Geir O. Holmås, Prayer and Vindication in Luke Acts: The Theme of Prayer within the Context of the Legitimating and Edifying Objective of the Lukan Narrative (Library of New Testament Studies; T.& T.Clark Ltd, 24 Mar 2011) 329 pages. £70).

It can now be bought at Amazon.co.uk(£66.50), Amazon.com ($112.34) as well as at the Publisher, and other bookstores.

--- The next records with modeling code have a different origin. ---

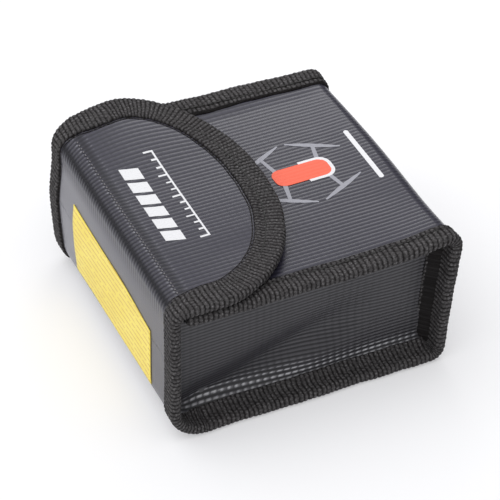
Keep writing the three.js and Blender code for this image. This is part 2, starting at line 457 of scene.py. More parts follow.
def coated_cloth(name, ridge, valley_shade, coat):
    """Woven glass fibre under a thin coat: satin on the ribs, dull between them, where painted shade darkens
    the valleys, slightly patchy, and paler where a painted highlight, the glint, lies."""
    n = Nodes(name)
    place = n.weave()
    relief = n.attribute("relief")
    patches = n.noise(place, 0.06, 3)
    fine = n.noise(place, 2.6, 2)
    # Painted shade: the colour darkens from the ribs into the valleys, down to a third of their colour at the
    # bottom.
    base = n.ramp(relief, [(0.0, tuple(0.3 * c for c in valley_shade)), (0.4, valley_shade), (0.9, ridge)])
    tone = n.span(patches, 0.75, 1.25)
    toned = n.mix(1.0, base, n.ramp(tone, [(0.0, (0, 0, 0)), (1.0, (1, 1, 1))]), "MULTIPLY")
    # Painted highlight: the glint pales the colour towards silver.
    shiny = n.mix(n.attribute("glint"), toned, (0.62, 0.62, 0.64))
    n.bump(fine, 0.12, 0.0003)
    return n.set(
        Base_Color=shiny, Roughness=n.span(fine, 0.38, 0.52), Specular_IOR_Level=0.38,
        Coat_Weight=n.span(relief, 0.1 * coat, coat, 0.0, 0.9), Coat_IOR=1.6, Coat_Roughness=0.2,
        Coat_Tint=(0.95, 0.95, 1.0),
    )


def woven_tape(name, ridge, valley_shade):
    """Heavy ribbed tape: matt and nearly black, with painted highlights where the thread tops catch the light
    in specks.
    """
    n = Nodes(name)
    place = n.weave()
    relief = n.attribute("relief")
    knots = n.add("TexVoronoi")
    n.fill(knots, Scale=1.05, Vector=place)
    speck = n.span(knots.outputs["Distance"], 1.0, 0.0, 0.1, 0.75)
    threads = n.noise(place, 1.9, 4, 0.7)
    patches = n.noise(place, 0.05, 2)
    # Painted shade: low relief, in the gaps between cords, in the sewn groove and at the inner edge, takes
    # the near-black colour.
    base = n.ramp(relief, [(0.25, valley_shade), (0.85, ridge)])
    # Painted highlights: light specks on the thread tops.
    lit = n.math("MULTIPLY", speck, n.span(threads, 0.0, 1.0, 0.4, 0.7))
    speckled = n.mix(n.math("MULTIPLY", lit, relief), base, tuple(5.5 * c for c in ridge))
    tinted = n.mix(n.span(patches, 0.0, 0.3), speckled, (0.042, 0.033, 0.034))
    n.bump(n.math("ADD", speck, threads), 0.75, 0.0004)
    return n.set(Base_Color=tinted, Roughness=0.82, Specular_IOR_Level=0.2)


def lining_cloth(name):
    """Plain grey inner cloth with a coarse check."""
    n = Nodes(name)
    place = n.weave()
    relief = n.attribute("relief")
    fine = n.noise(place, 1.2, 3)
    base = n.ramp(relief, [(0.1, (0.1, 0.1, 0.105)), (0.9, (0.2, 0.2, 0.21))])
    n.bump(fine, 0.25, 0.0003)
    return n.set(Base_Color=base, Roughness=n.span(fine, 0.45, 0.65), Specular_IOR_Level=0.5)


def label_paper(name):
    """A plain yellow sticker with faint broken rules on it."""
    n = Nodes(name)
    place = n.weave()
    parts = n.add("SeparateXYZ")
    n.put(parts.inputs[0], place)
    row = n.math("FRACT", n.math("DIVIDE", parts.outputs["Y"], 2.6))
    line = n.math("LESS_THAN", n.math("ABSOLUTE", n.math("SUBTRACT", row, 0.5)), 0.13)
    breaks = n.noise(place, 0.55, 0, 0.5)
    drawn = n.math("MULTIPLY", line, n.math("GREATER_THAN", breaks, 0.36))
    paper = n.ramp(n.noise(place, 0.05, 3), [(0.3, (0.88, 0.69, 0.1)), (0.7, (0.95, 0.79, 0.16))])
    colour = n.mix(n.math("MULTIPLY", drawn, 0.7), paper, (0.66, 0.4, 0.08))
    n.bump(n.noise(place, 0.8, 3), 0.05, 0.0003)
    return n.set(Base_Color=colour, Roughness=0.45, Specular_IOR_Level=0.4)


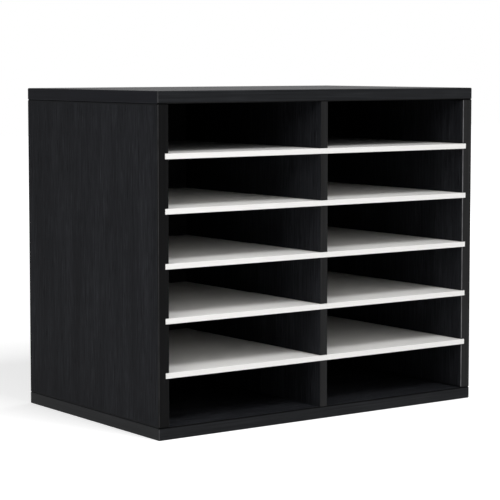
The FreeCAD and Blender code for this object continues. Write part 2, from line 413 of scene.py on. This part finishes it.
# Screws and dowels
blackScrew = {
    "tone": ((0.028, 0.027, 0.026), (0.075, 0.073, 0.070)),
    "grit": {"width": 0.0006, "detail": 4, "rough": 0.6, "fade": (0.35, 0.70)},
    "roughness": (0.32, 0.55),
    "reliefDepth": 0.00002,
}
beech = {
    "tone": ((0.62, 0.44, 0.27), (0.47, 0.30, 0.16)),
    "fleck": {"width": 0.0005, "length": 0.004, "detail": 3, "rough": 0.6, "fade": (0.35, 0.70)},
    "roughness": 0.7,
    "reliefDepth": 0.00004,
}


def blackenedSteel(name, recipe=blackScrew):
    material, tree, surface = newFinish(name)
    grit = fadedIn(tree, pattern(tree, partPlace(tree), recipe["grit"]), recipe["grit"])
    plug(tree, blendColour(tree, grit, *recipe["tone"]), surface.inputs["Base Color"])
    plug(tree, spread(tree, grit, 0, 1, *recipe["roughness"]), surface.inputs["Roughness"])
    plug(tree, relief(tree, grit, recipe["reliefDepth"]), surface.inputs["Normal"])
    surface.inputs["Metallic"].default_value = 1
    return material


def beechwood(name, recipe=beech):
    material, tree, surface = newFinish(name)
    fleck = fadedIn(tree, pattern(tree, partPlace(tree), recipe["fleck"], "Z"), recipe["fleck"])
    plug(tree, blendColour(tree, fleck, *recipe["tone"]), surface.inputs["Base Color"])
    plug(tree, relief(tree, fleck, recipe["reliefDepth"]), surface.inputs["Normal"])
    surface.inputs["Roughness"].default_value = recipe["roughness"]
    return material


# The finishes go on the pieces
def faceHeights(node, axis):
    low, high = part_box(node)
    return [low["XYZ".index(axis)], high["XYZ".index(axis)]]


for panel in ("top_panel", "bottom_panel"):
    dress(panel, woodgrain(panel + "Laminate", "X", "Z", faceHeights(panel, "Z"), levelLaminate))
for panel in ("left_side_panel", "right_side_panel", "center_divider"):
    dress(panel, woodgrain(panel + "Laminate", "Z", "X", faceHeights(panel, "X")))
print("woodgrain laminate on the boards")

# each band's own long axis, by the edge that it covers
levelRuns = {"front": "X", "rear": "X", "left": "Y", "right": "Y"}
sideRuns = {"front": "Z", "rear": "Z", "top": "Y", "bottom": "Y"}
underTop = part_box("top_panel")[0].z
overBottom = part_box("bottom_panel")[1].z
for level, seam in (("top", underTop), ("bottom", overBottom)):
    for edge, axis in levelRuns.items():
        band = f"{level}_{edge}_band"
        dress(band, edgeBand(band, axis, levelBand, seams=[seam] if edge == "front" else ()))
for side in ("left", "right"):
    low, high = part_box(side + "_side_panel")
    for edge, axis in sideRuns.items():
        band = f"{side}_side_{edge}_band"
        seams = [overBottom, underTop] if edge == "front" else ()
        dress(band, edgeBand(band, axis, uprightBand, (low.x + high.x) / 2, seams))
dress("divider_front_bands", edgeBand("divider_front_bands", "Z", uprightBand))
print("black edge bands")

whiteBands = shelfEdge("whiteBandFinish")
shelves = sorted(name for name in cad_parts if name.startswith("shelf_") and not name.endswith("band"))
for shelf in shelves:
    dress(shelf, shelfLaminate(shelf + "Laminate", faceHeights(shelf, "Z")))
    dress(shelf + "_front_band", whiteBands)
print("white shelves:", len(shelves))

dress("back_panel", pressedBack("blackHardboard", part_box("back_panel")[1].y))
for screws in ("top_screws", "bottom_screws"):
    dress(screws, blackenedSteel(screws + "Steel"))
for dowels in ("side_dowels", "divider_dowels"):
    dress(dowels, beechwood(dowels + "Beech"))
print("back, screws and dowels")


# Floor, light and camera
studio = {
    "floorSize": 16.0,
    "floorColour": (0.80, 0.80, 0.80),
    "floorRoughness": 0.9,
    "floorGlow": (0.50, 1.0),             # what the eye adds to the floor, near the case and far off
    "glowReach": (0.6, 2.6),
    "mirroredGlow": 1.0,                  # the same for gloss, which meets the floor as plain white
    "ambient": 0.20,
    "lampAim": (0, 0, 0.2),               # about the middle of the case
}
# azimuth is from straight in front, towards the right; each lamp stands off by its distance
lamps = {
    "leftKey": {"azimuth": -35, "height": 28, "away": 3.4, "size": (1.2, 1.0), "power": 10},
    "leftSide": {"azimuth": -66, "height": 27, "away": 1.25, "size": (0.6, 0.6), "power": 5},
    "highFront": {"azimuth": 6, "height": 50, "away": 3.4, "size": (1.1, 1.0), "power": 64.5},
    "rightTower": {"azimuth": 52, "height": 6, "away": 3.4, "size": (0.8, 1.4), "power": 4},
    "rightRear": {"azimuth": 108, "height": 22, "away": 3.4, "size": (1.4, 1.2), "power": 22},
}
camera = {
    "place": (-1.4200, -1.9590, 0.4417),
    "turn": 35.890,                       # degrees to the right of straight at the front
    "tilt": 4.813,                        # degrees down
    "lens": 133.96,
    "sensor": 36,                         # millimetres wide, as the lens is in millimetres
    "drop": 0.06,                         # the frame slides down by this share, to lean the uprights less
}


def lightRays(tree):
    # 1 for the camera's own rays, and 1 for the rays that come by way of gloss or a clear piece
    light = tree.nodes.new("ShaderNodeLightPath")
    byWay = maths(tree, "MAXIMUM", light.outputs["Is Glossy Ray"], light.outputs["Is Transmission Ray"])
    return light.outputs["Is Camera Ray"], byWay


def whiteRoom():
    world = bpy.data.worlds.new("studio")
    bpy.context.scene.world = world
    world.use_nodes = True
    tree = world.node_tree
    background = tree.nodes["Background"]
    background.inputs["Color"].default_value = (1, 1, 1, 1)
    seen = maths(tree, "MAXIMUM", *lightRays(tree))
    plug(tree, spread(tree, seen, 0, 1, studio["ambient"], 1.0), background.inputs["Strength"])


def paleFloor():
    material, tree, surface = newFinish("paleFloor")
    surface.inputs["Base Color"].default_value = (*studio["floorColour"], 1)
    surface.inputs["Roughness"].default_value = studio["floorRoughness"]
    surface.inputs["Specular IOR Level"].default_value = 0
    surface.inputs["Emission Color"].default_value = (1, 1, 1, 1)
    distance = tree.nodes.new("ShaderNodeVectorMath")
    distance.operation = "LENGTH"
    plug(tree, partPlace(tree), distance.inputs[0])
    glow = spread(tree, distance.outputs["Value"], *studio["glowReach"], *studio["floorGlow"])
    straight, byWay = lightRays(tree)
    mirrored = maths(tree, "MULTIPLY", byWay, studio["mirroredGlow"])
    plug(tree, maths(tree, "MULTIPLY_ADD", straight, glow, mirrored), surface.inputs["Emission Strength"])
    return material


def hangLamp(name, lamp):
    light = bpy.data.lights.new(name, "AREA")
    light.shape = "RECTANGLE"
    light.size, light.size_y = lamp["size"]
    light.energy = lamp["power"]
    holder = bpy.data.objects.new(name, light)
    bpy.context.scene.collection.objects.link(holder)
    turn, rise = math.radians(lamp["azimuth"]), math.radians(lamp["height"])
    toward = Vector((-math.sin(turn) * math.cos(rise), math.cos(turn) * math.cos(rise), -math.sin(rise)))
    holder.location = Vector(studio["lampAim"]) - toward * lamp["away"]
    holder.rotation_euler = toward.to_track_quat("-Z", "Y").to_euler()
    holder.visible_camera = False


whiteRoom()
half = studio["floorSize"] / 2
corners = [(-half, -half, 0), (half, -half, 0), (half, half, 0), (-half, half, 0)]
mesh = bpy.data.meshes.new("floor")
mesh.from_pydata(corners, [], [(0, 1, 2, 3)])
floor = bpy.data.objects.new("floor", mesh)
bpy.context.scene.collection.objects.link(floor)
mesh.materials.append(paleFloor())
for name, lamp in lamps.items():
    hangLamp(name, lamp)

lens = bpy.data.cameras.new("camera")
lens.lens = camera["lens"]
lens.sensor_width = camera["sensor"]
lens.shift_y = -camera["drop"]
viewer = bpy.data.objects.new("camera", lens)
bpy.context.scene.collection.objects.link(viewer)
viewer.location = camera["place"]
viewer.rotation_euler = (math.radians(90 - camera["tilt"]), 0, -math.radians(camera["turn"]))
bpy.context.scene.camera = viewer
bpy.context.scene.view_settings.view_transform = "Standard"
print("floor, lamps and camera")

It is a major study of Prayer in Luke-Acts, and deserves wide reading of al studetns of Luke-Acts. The publisher characterizes the study thus: “This is a comprehensive study of the literary function of prayer in “Luke-Acts”, employing narrative critical methodology and focusing on the theme’s relation to Luke’s historiographical aims Holmas asserts that the distribution of strategically-placed prayer notices and prayers throughout “Luke-Acts” serves a twofold purpose. First, it is integral to Luke’s project of authenticating the Jesus-movement as accredited by Israel’s God. Holmas shows that Luke presents a consistent pattern of divine affirmation and redemption attending the tenacious prayers of the faithful ones throughout every major phase of his narrative – in turn demonstrating continuity with the pious Israel of the past. Secondly, most importantly the ‘ultimate’ purpose of Luke’s emphasis on prayer is didactical. In Luke’s gospel Jesus summons his disciples (and implicitly his readers) to confident and persistent prayer before the Eschaton, assuring them of God’s readiness to answer their entreaties. Luke’s historical account as a whole provides narrative reinforcement of this affirmation. Just as God has been consistent in responding to the diligent prayers of his faithful ones in recent history, satisfying and fulfilling Israel’s hopes for redemption in the Jesus movement, he will assuredly secure ultimate vindication at the end of time for those who persist in prayer.”
Geir Otto Holmas is Associate Professor of New Testament at MF Norwegian School of Theology, Oslo, Norway. (His family name is Holmås; on the front of the book it seems to have been changed to Holmas).